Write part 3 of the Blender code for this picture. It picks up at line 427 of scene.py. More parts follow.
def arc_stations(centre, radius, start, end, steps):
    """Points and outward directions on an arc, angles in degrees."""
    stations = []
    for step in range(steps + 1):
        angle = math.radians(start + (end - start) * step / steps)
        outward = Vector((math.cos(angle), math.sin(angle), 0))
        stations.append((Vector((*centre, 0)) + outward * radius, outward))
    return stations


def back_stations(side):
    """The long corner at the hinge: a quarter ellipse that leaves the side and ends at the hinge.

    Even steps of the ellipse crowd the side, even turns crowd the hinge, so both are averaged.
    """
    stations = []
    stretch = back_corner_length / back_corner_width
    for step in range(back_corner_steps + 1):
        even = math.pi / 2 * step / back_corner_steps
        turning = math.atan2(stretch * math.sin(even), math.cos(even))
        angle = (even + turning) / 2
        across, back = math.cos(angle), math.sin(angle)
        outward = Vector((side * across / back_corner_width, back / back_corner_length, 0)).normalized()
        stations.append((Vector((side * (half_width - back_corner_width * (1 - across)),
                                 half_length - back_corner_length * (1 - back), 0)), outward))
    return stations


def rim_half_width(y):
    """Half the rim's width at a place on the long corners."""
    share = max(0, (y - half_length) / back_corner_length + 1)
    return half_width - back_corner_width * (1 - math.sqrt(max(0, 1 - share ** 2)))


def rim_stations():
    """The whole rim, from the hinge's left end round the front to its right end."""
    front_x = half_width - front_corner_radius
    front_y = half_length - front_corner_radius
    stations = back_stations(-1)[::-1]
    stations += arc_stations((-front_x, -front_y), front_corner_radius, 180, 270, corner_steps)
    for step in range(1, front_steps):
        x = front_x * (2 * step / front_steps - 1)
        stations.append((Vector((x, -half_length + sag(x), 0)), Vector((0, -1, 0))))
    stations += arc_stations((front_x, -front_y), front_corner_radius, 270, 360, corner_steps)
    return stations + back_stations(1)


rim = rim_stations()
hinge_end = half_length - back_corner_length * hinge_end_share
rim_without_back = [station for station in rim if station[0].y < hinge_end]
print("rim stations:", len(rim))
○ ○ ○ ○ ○
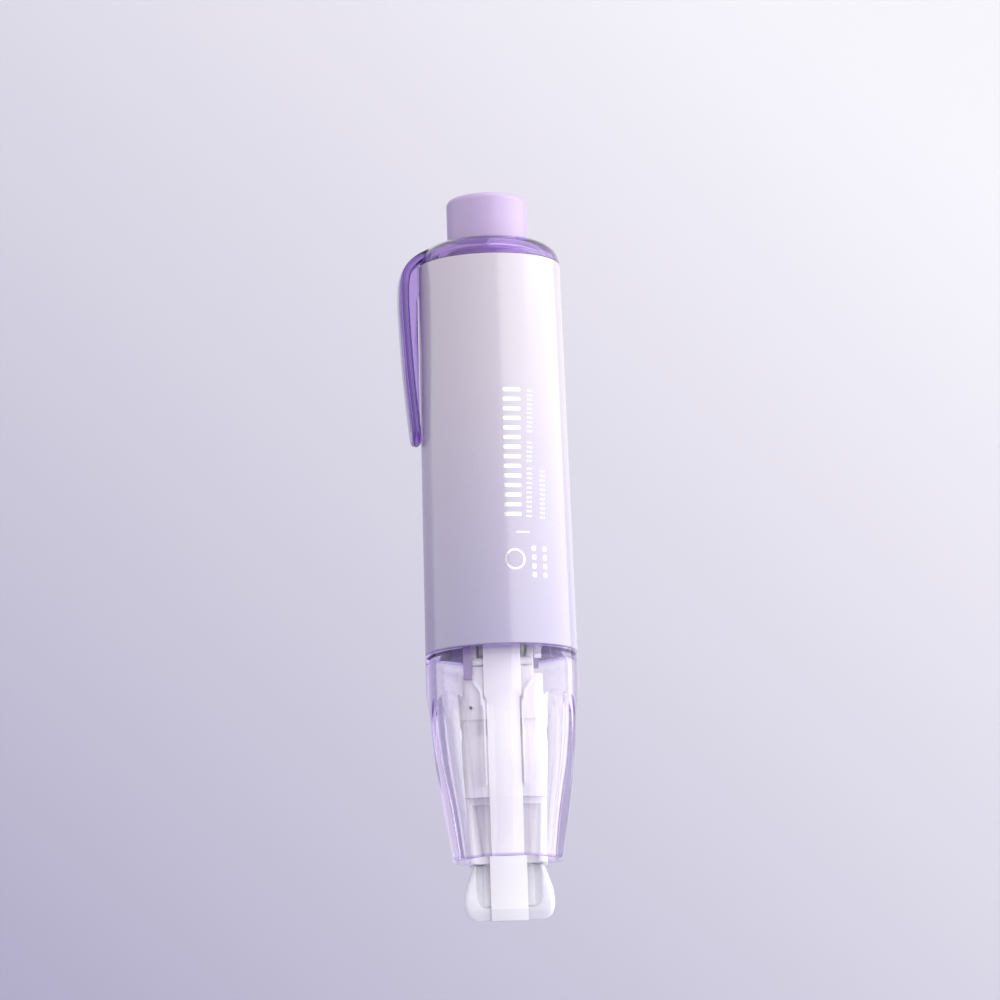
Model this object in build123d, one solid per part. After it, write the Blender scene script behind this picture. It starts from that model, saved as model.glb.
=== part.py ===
○ ○ ○ ○ ○
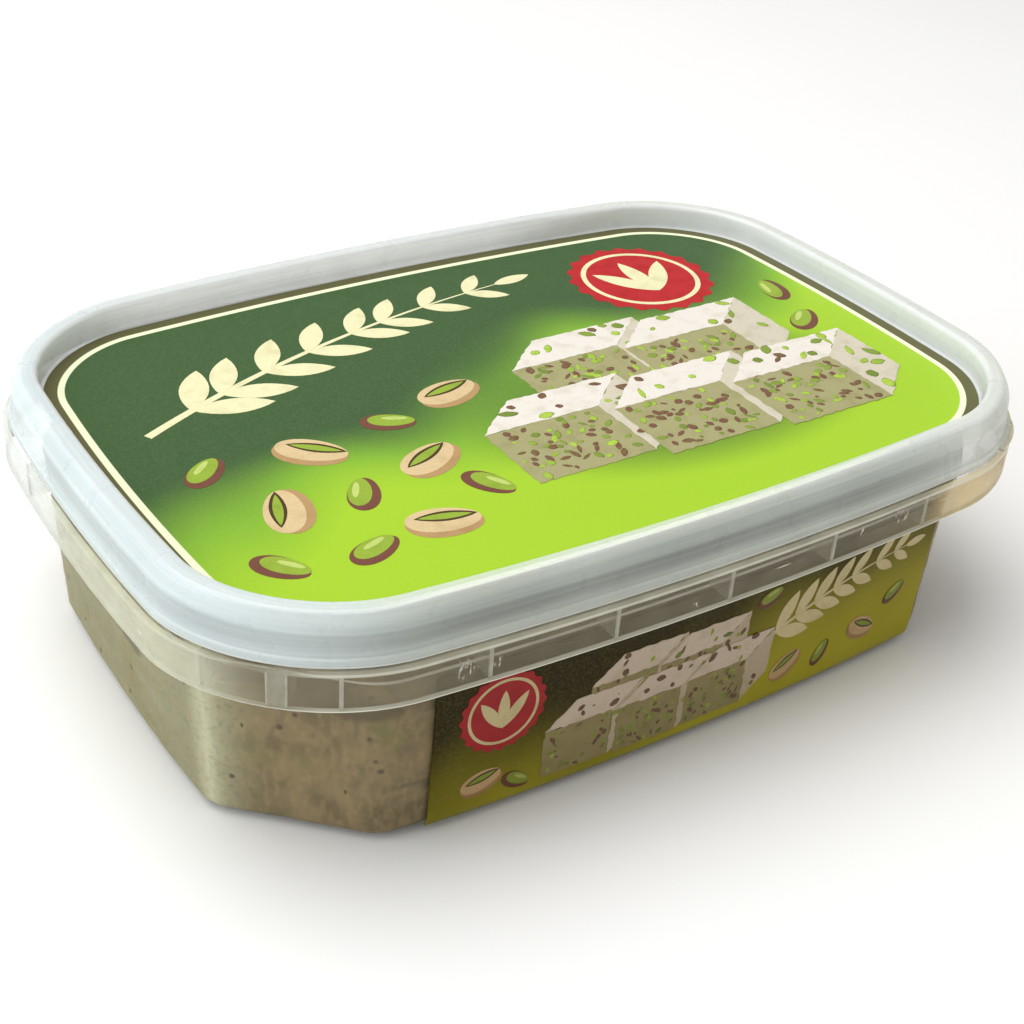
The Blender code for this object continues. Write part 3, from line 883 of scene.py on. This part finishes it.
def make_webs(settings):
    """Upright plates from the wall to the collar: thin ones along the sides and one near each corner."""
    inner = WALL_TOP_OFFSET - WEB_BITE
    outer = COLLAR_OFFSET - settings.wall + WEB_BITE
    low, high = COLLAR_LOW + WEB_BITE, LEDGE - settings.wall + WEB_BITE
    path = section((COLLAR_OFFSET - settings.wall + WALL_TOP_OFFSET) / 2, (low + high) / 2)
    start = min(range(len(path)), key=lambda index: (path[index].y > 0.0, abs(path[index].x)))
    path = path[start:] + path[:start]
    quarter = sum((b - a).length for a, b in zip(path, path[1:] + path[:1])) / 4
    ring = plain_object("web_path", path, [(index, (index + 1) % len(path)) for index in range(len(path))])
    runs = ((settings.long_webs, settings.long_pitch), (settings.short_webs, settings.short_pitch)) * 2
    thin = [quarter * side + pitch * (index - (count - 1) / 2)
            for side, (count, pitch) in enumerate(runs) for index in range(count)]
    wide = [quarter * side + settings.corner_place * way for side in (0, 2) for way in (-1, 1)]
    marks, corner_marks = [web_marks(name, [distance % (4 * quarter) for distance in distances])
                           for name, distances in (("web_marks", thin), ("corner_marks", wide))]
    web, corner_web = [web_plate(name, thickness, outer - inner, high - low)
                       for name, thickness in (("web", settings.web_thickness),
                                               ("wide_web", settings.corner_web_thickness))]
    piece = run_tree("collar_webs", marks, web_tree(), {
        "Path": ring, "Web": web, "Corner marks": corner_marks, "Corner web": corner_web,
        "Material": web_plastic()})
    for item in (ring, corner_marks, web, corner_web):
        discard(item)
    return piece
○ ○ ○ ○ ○
Take the lines from the line with "Write part 3 of" through the line with "at the hinge.", both ends included, and give them again exactly, with nothing else.

__FINAL RESULT__:
Write part 3 of the Blender code for this picture. It picks up at line 427 of scene.py. More parts follow.
def arc_stations(centre, radius, start, end, steps):
    """Points and outward directions on an arc, angles in degrees."""
    stations = []
    for step in range(steps + 1):
        angle = math.radians(start + (end - start) * step / steps)
        outward = Vector((math.cos(angle), math.sin(angle), 0))
        stations.append((Vector((*centre, 0)) + outward * radius, outward))
    return stations


def back_stations(side):
    """The long corner at the hinge: a quarter ellipse that leaves the side and ends at the hinge.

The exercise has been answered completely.